## Sets without arithmetic progressions in [1..7]

Let $A$ be a subset of $\lbrace 1,2, \ldots ,7 \rbrace$ containing no arithmetic progressions. Then one of the following seven must hold :

(1) $A \cap \lbrace 1,4,7 \rbrace=\emptyset$.

(2) $A \cap \lbrace 3,4,5 \rbrace=\emptyset$.

(3) $|A \cap T | \leq 1$ for any $T\in \lbrace \lbrace 1,2,3 \rbrace, \lbrace 1,3,5 \rbrace\rbrace$.

(4)  $|A \cap T | \leq 1$ for any $T\in \lbrace \lbrace 3,5,7 \rbrace, \lbrace 5,6,7 \rbrace\rbrace$.

(5) $|A \cap T | \leq 1$ for any $T\in \lbrace \lbrace 1,3,5 \rbrace, \lbrace 1,4,7 \rbrace , \lbrace 3,4,5 \rbrace, \lbrace 4,5,6 \rbrace \rbrace$.

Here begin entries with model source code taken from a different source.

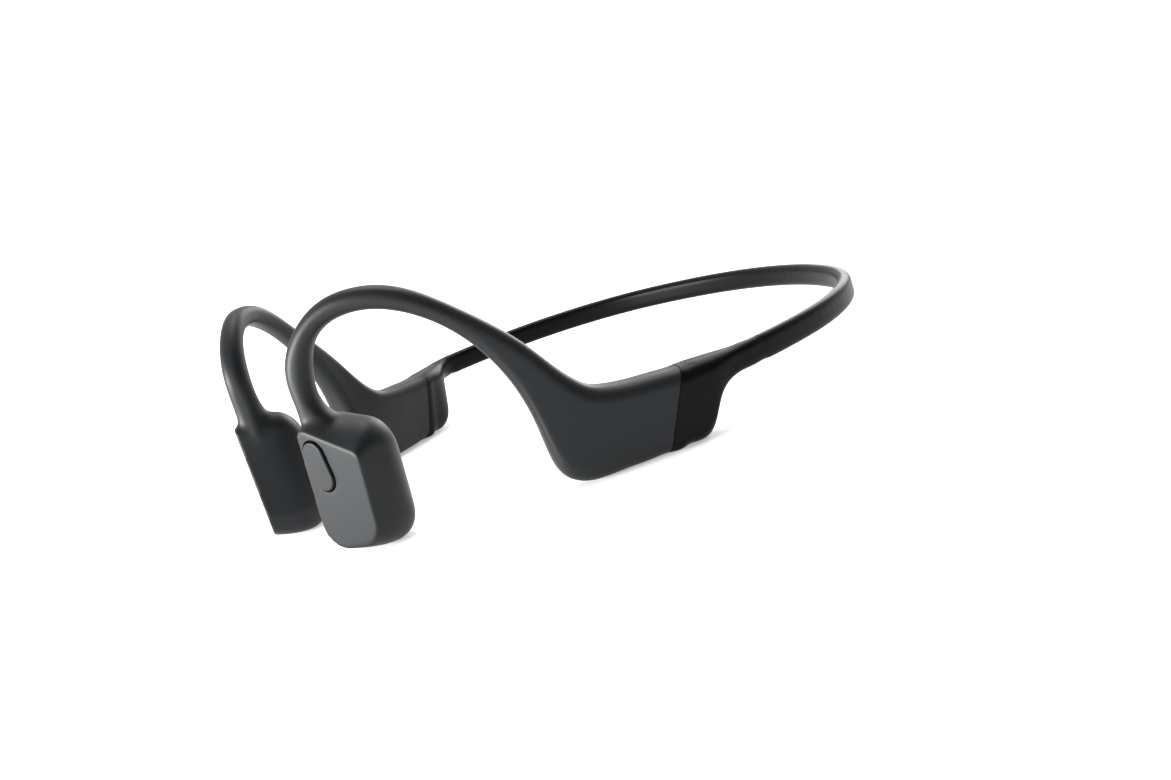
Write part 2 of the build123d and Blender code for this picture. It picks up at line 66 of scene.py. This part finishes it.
# %% Camera
camera_place = Vector((245.0, -147.0, 62.6)) * MM
camera_heading = math.radians(57.67)
camera_drop = math.radians(11.22)
camera_roll = math.radians(-18.39)
camera_data = bpy.data.cameras.new("camera")
camera_data.sensor_width = 36.0
camera_data.lens = 43.04
camera_data.clip_start = 0.01
camera = bpy.data.objects.new("camera", camera_data)
scene.collection.objects.link(camera)
camera.matrix_world = (
    Matrix.Translation(camera_place)
    @ Matrix.Rotation(camera_heading, 4, "Z")
    @ Matrix.Rotation(math.radians(90) - camera_drop, 4, "X")
    @ Matrix.Rotation(camera_roll, 4, "Z")
)
scene.camera = camera
print("camera", camera.location)

# %% [markdown]
# ## Helpers
# An operator works on whatever is selected, and loading leaves the CAD nodes selected. So every step
# starts by selecting only what it needs. A modifier is applied as soon as it is added, so that the
# next step works on the finished mesh.


# %% Selecting
def select_only(*objects):
    """Select these objects and make the first one active."""
    if bpy.context.mode != "OBJECT":
        bpy.ops.object.mode_set(mode="OBJECT")
    bpy.ops.object.select_all(action="DESELECT")
    for obj in objects:
        obj.select_set(True)
    bpy.context.view_layer.objects.active = objects[0]


def apply_modifier(piece, kind, **settings):
    """Add a modifier with its settings and apply it at once."""
    select_only(piece)
    modifier = piece.modifiers.new(kind.lower(), kind)
    for name, value in settings.items():
        setattr(modifier, name, value)
    bpy.ops.object.modifier_apply(modifier=modifier.name)


def remove(piece):
    """Delete an object that is no longer needed."""
    bpy.data.objects.remove(piece, do_unlink=True)


def copy_of(node, name):
    """A CAD node's shape as a new object whose loose triangles are joined."""
    mesh = frame["nodes"][node].data.copy()
    piece = bpy.data.objects.new(name, mesh)
    scene.collection.objects.link(piece)
    select_only(piece)
    bpy.ops.object.mode_set(mode="EDIT")
    bpy.ops.mesh.select_all(action="SELECT")
    bpy.ops.mesh.remove_doubles(threshold=1e-6)
    bpy.ops.object.mode_set(mode="OBJECT")
    return piece


# %% [markdown]
# ## Materials
# Colours are written as the eye knows them, in sRGB hex, and one function turns them to the linear
# values that the shader wants. Every pattern is laid out in the object's own metres, so a scale is
# one over the real size of what it draws.


# %% Colour and node helpers
CLOUD_SIZE = 14.0  # mm, a slow change of colour and gloss over the surface
GLOSS_SPREAD = 0.05  # how far the roughness wanders either way


def linear(code):
    """Linear RGBA of an sRGB hex colour."""
    channels = [int(code[i:i + 2], 16) / 255 for i in (1, 3, 5)]
    return tuple(c / 12.92 if c <= 0.04045 else ((c + 0.055) / 1.055) ** 2.4 for c in channels) + (1.0,)


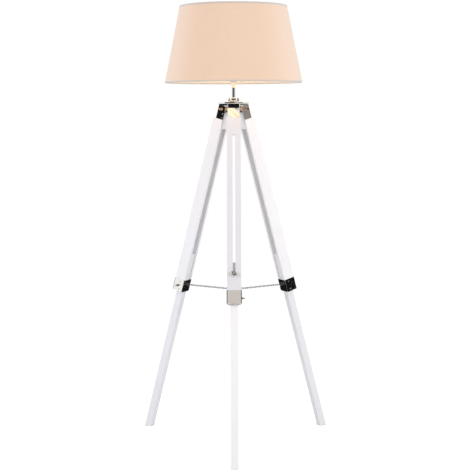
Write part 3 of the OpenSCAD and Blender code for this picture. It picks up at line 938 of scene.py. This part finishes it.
@dataclass
class Hub:
    """The polished plate, the yoke under it, and the neck's foot, gasket and sleeve."""

    plate_low: float = 1.1235
    plate_high: float = 1.1295
    plate_r: float = 0.050
    bore_r: float = 0.007
    base_r: float = 0.021
    base_t: float = 0.003
    foot_bore_r: float = 0.005
    tube_r: float = 0.00655
    groove_r: float = 0.0070
    sleeve_r: float = 0.0071
    sleeve_h: float = 0.0195
    sleeve_t: float = 0.0005
    groove: tuple[float, float] = (0.0028, 0.0068)
    gasket: tuple[float, float] = (0.0069, 0.0077)

    def plate(self) -> None:
        """Turns the plate with a fully rounded rim."""
        low, high = self.plate_low, self.plate_high
        section = [(self.bore_r, low), (self.plate_r, low), (self.plate_r, high), (self.bore_r, high)]
        work = MeshWork().lathe(section, 128)
        work.ease(0.0011, 4, 40.0, lambda a, b: a.xy.length > 0.8 * self.plate_r)
        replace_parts(work.piece("hub_disc", PAINTS.slot(Slot.CHROME), Slot.CHROME, "head"), "hub_plate")

    def foot(self) -> None:
        """Turns the neck's foot: flange, shoulder, groove and collar, with a gasket in the groove."""
        base, wide, bore, rim, steps = self.plate_high, self.base_r, self.foot_bore_r, 0.0007, 6
        top = base + self.base_t
        profile = [(bore, base), (wide, base), (wide, top - rim), (wide - rim, top), (0.0134, top)]
        for i in range(steps + 1):
            angle = math.radians(90.0 * i / steps)
            profile.append((0.0110 + 0.0022 * math.cos(angle), top + 0.0002 + 0.0022 * math.sin(angle)))
        profile += [(0.0074, top + 0.0026), (self.groove_r, top + 0.0032), (self.groove_r, top + 0.0066)]
        steps = 8
        for i in range(steps + 1):
            angle = math.radians(-90.0 + 180.0 * i / steps)
            bulge = max(0.0, math.cos(angle)) ** 0.6
            profile.append((0.0072 + 0.0013 * bulge, top + 0.0092 + 0.0023 * math.sin(angle)))
        profile += [(self.tube_r, top + 0.0118), (self.tube_r, base + 0.002), (bore, base + 0.002)]
        work = MeshWork().lathe(profile, 96)
        made = work.piece("neck_foot", PAINTS.slot(Slot.CHROME), Slot.CHROME, "head", sharp=38.0)
        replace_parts(made, "neck_base")
        low, high = (top + height for height in self.groove)
        inner, outer = self.gasket
        ring = MeshWork().lathe([(inner, low), (outer, low), (outer, high), (inner, high)], 64)
        ring.piece("neck_gasket", PAINTS.of(Paintbox.GASKET), Slot.PLASTIC, "head")

    def sleeve(self) -> None:
        """Turns the plastic sleeve between the neck and the lamp holder; its white is warmed to cream and
        given a faint glow as painted warm light.
        """
        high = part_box("holder_cap")[0][2]
        low, outer, inner = high - self.sleeve_h, self.sleeve_r, self.sleeve_r - self.sleeve_t
        section = [(inner, low), (outer - 0.0002, low), (outer, low + 0.0004), (outer, high), (inner, high)]
        work = MeshWork().lathe(section, 64)
        work.piece("neck_sleeve", PAINTS.of(Paintbox.SLEEVE), Slot.PLASTIC, "head")

    def build(self) -> None:
        """Makes and dresses the hub."""
        self.plate()
        self.foot()
        yoke = MeshWork.of_node("hub_yoke")
        yoke.ease(0.0007, 2, 50.0, lambda a, b: min(a.xy.length, b.xy.length) > 0.012)
        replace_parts(yoke.piece("hub_arms", PAINTS.slot(Slot.CHROME), Slot.CHROME, "head"), "hub_yoke")
        self.sleeve()
        PAINTS.dress(PAINTS.slot(Slot.CHROME), "neck_tube")
        PAINTS.dress(PAINTS.slot(Slot.ZINC), "hub_screws", "hub_nuts")
        PAINTS.dress(PAINTS.of(Paintbox.BOLTS), "pivot_bolts", "pivot_nuts")
        PAINTS.dress(PAINTS.slot(Slot.DARK), "cord_grommet")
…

(6) $|A \cap T | \leq 1$ for any $T\in \lbrace \lbrace 1,4,7 \rbrace, \lbrace 3,5,7 \rbrace , \lbrace 2,3,4 \rbrace, \lbrace 3,4,5 \rbrace \rbrace$.

(7) $|A \cap T | \leq 1$ for any $T\in \lbrace \lbrace 2,3,4 \rbrace, \lbrace 3,4,5 \rbrace , \lbrace 4,5,6 \rbrace, \lbrace 2,4,6 \rbrace \rbrace$.